Tate received £50.8m grant-in-aid from 2023-24 (£54.2m in 2022-23). According to its annual accounts (2023-24), Tate’s self-generated income from trading, admissions and fundraising amounted to £119.2m for the same year (£92m in 2022-23).

“[Tate Future Fund] will add a strand on top of that, which will always be dedicated to the artistic creativity of the organisation and the public benefit. [This includes] making the kind of groundbreaking exhibitions that Tate has always done which is expensive and challenging. We have to be bold, and so it will support that and continue to build the collection… we want to be able to do that long term.”

Research and scholarship must be protected, she stresses. “One of the endowment gifts comes from the Mountain Foundation who have been supporting Tate for nearly 50 years; their latest gift endows a curatorial post for historic British art. That’s the kind of thing we want to protect.” A number of endowment supporters also want to protect public benefit activities including learning work with schools and family programmes for children and young people, Balshaw adds.

Asked whether the new fund was a way of navigating Tate’s difficult financial situation—7% of its workforce was recently slashed to reduce costs while the museum group has operated on a deficit budget from 2024-25—Balshaw said: “We are through that now. The nature of endowment support is that it's for the long term; it isn't about meeting a need today or even just for next year. It is about creating a sustained source of income that will be protected, whether economic times are good or difficult.

“It's absolutely separate from the hard work that we've done over the last five months to get ourselves to a sustainable position. If we were not in a sustainable position now, I think people wouldn't want to give to an endowment.
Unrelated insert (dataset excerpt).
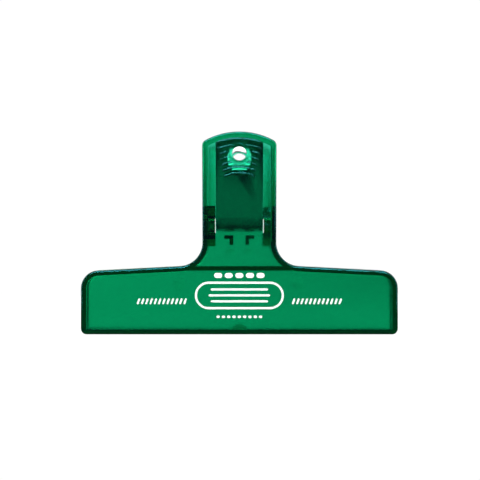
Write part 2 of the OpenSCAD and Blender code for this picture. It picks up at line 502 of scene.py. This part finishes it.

The endowment will not go towards the institution’s reserves, says Balshaw. “It will sit as a separately managed fund overseen by [the registered charity] Tate Foundation. The principle of an endowment is that you create a capital sum which is protected and that you only draw on the interest that is made each year. Ideally, you don't draw down all the interest. So we shall set a level that we draw down that is less than the fund is generating so it'll grow.”

A US-style model

The UK department for culture, media and sport (DCMS) has approved the project. “We've kept them very close through the whole development; they don't just approve but they're [also] really interested to see how you could stimulate this kind of giving because it is very familiar to American supporters,” Balshaw adds.

She says that the US model has set a precedent. “Every one of Tate's peer museums in the US has a significant endowment from the very largest funds that support the Metropolitan Museum of Art and the Museum of Modern Art (MoMA) to smaller museums like the Studio Museum in Harlem. We looked and learned from that model.”

In another move echoing the dynamics of the US museum sector, some of the Tate’s trustees have contributed to the £43m already pledged. “I'm really proud that those trustees on our board who can give have done so [to the endowment]; like all UK museums, we have a mixed board with a range of specialisms. Not everyone's there for fundraising purposes, but those who are fortunate enough to have the wealth are supporting the Tate Future Fund.”

Trustees contributing to the new fund include Roland Rudd (board chair); Nick Clarry, managing partner at the private equity firm CVC Capital Partners, and Jack Kirkland, the founder of the grant-giving charity the Ampersand Foundation. The former trustee and hedge funder Mala Gaonkar has also contributed. Other donors include Bloomberg Philanthropies and the Miami collectors Jorge and Darlene Pérez. “The fund will now move into active campaign mode, with donors being solicited from Tate’s extensive global supporter network,” a Tate statement says.

Crucially the new fund could prove revolutionary for UK museums which have increasingly relied on a mix of public and private funding, looking especially in recent years to corporate sponsorship and philanthropic donations to shore up finances. But museum professionals gave mixed reactions.

“I think it's the obvious way forward,” said Charles Saumarez Smith, the former director of London’s National Gallery who discussed the benefit of endowments in a 2001 article entitled The Nation’s Museums: Politics and Policies. “It was obvious then that government funding was likely to shrink and would need to be replaced by private funding.”

But an anonymous London-based fundraising consultant raises concerns about the ethical aspect of the new fund, saying that “not only will donors need to be tracked but how Tate invests in an endowment will [need to] be too. This investment should be socially responsible and not linked to index funds that also support fossil fuel companies, for instance.”

Balshaw says that “all donations to Tate, whether they are tiny or large, go through our ethics committee”. She adds: “We have long had an investment policy that is in line with our broader environmental commitments, and this is monitored by our investment committee as well as our ethics committee.”